As I am writing this, I should be wrapping up our departure plans and packing suitcases to head back to France for some family business. However, another life form, a virus, decided otherwise.
Many of you, like me, have been spending the last few weeks trying to figure out what is fact vs. fiction about the Covid-19 virus (a.k.a Corona Virus). What precautions and measures do we need to take without falling into the panic buy frenzy?
The situation has not only been fluid but has been escalating with exponential proportions. When I booked our tickets in January I had no idea what was unfolding, first in China and rapidly across the world. The epicentre of the epidemic has now shifted to Europe. In the last 48 hrs, France closed its borders and ordered confinements of its population. Yesterday, Australia announced a ban on all travel to the EU and the Schengen area for the next 30 days under a Level 4 threat.
With my trip now cancelled, I ventured to my local supermarket in an attempt to get some fresh supplies, (since we had focused on clearing up freezer and pantry before our trip). All I was met with were empty shelves and dismayed shoppers trying to grasp what was going on. Most items are now limited to two of the same type per transactions. I praise the decision to limit bulk buys but it clearly came too late. It is also a bit of a joke given the check out attendant offers to bypass the restriction by purchasing the items under a second transaction.
This morning our Prime Minister was stressing the importance of “social distancing”. Personally I prefer to call it “physical distancing”. We are blessed to have mobile technology, high speed internet. This is the time to get closer, virtually, to our families, friends and neighbours. While the grand children cannot go and visit grandparents, they can still keep in touch daily with phone calls, Skype, Facetime and Whatsapp calls. This is a time to show compassion, pull our resources together, show initiative and be innovative.
In that context, I want to share two websites my sister sent me. The first one is from Johns Hopkins University (JHU) and shows data about the cases on Covid-19 around the world.
While I do not have medical training, my degree in Biological Sciences taught me the value as well as the pitfalls of data collection. Realistically, confirmed cases are only the tip of the iceberg because:
- The asymptomatic aspect of the virus, means people can be carriers but show no symptoms for many days or weeks
- Similarity of the symptoms with flu means that people might not seek medical advice for several days
- Confirming a case requires testing. Most countries do not have enough test kits. Testing is still very sparse. As testing ramps up, we should expect numbers to increase even further.

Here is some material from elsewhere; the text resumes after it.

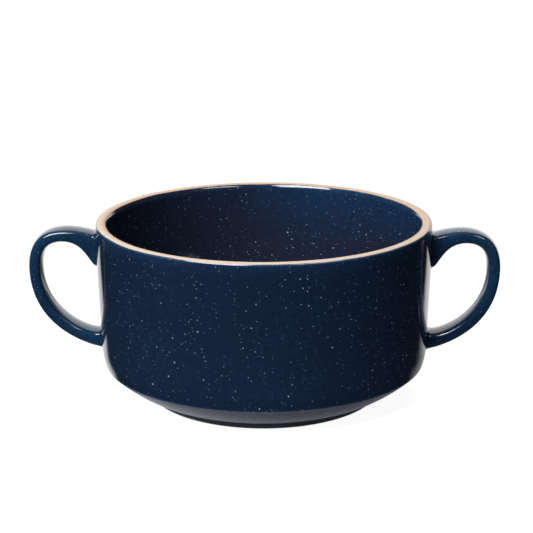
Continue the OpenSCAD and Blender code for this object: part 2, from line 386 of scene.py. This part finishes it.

The bottom line is that there is a delay between someone being actually infected and being confirmed positive. Over that period they will infect many people.
This brings me to the second article my sister sent me:
I urge you to read that article, and take time to let the data and projection sink in. Pay particular attention to the mortality rates and its drivers. There is some valuable advice on what actions each one of us needs to take now. This is particularly important for business leaders and owners.
No health system in this world including Australia can sustain the onslaught of this epidemic. While it shouldn’t be lethal to children and healthy people below 60 years of age, it’s our ability to carry and spread this disease that we need to stop, and we need to start now.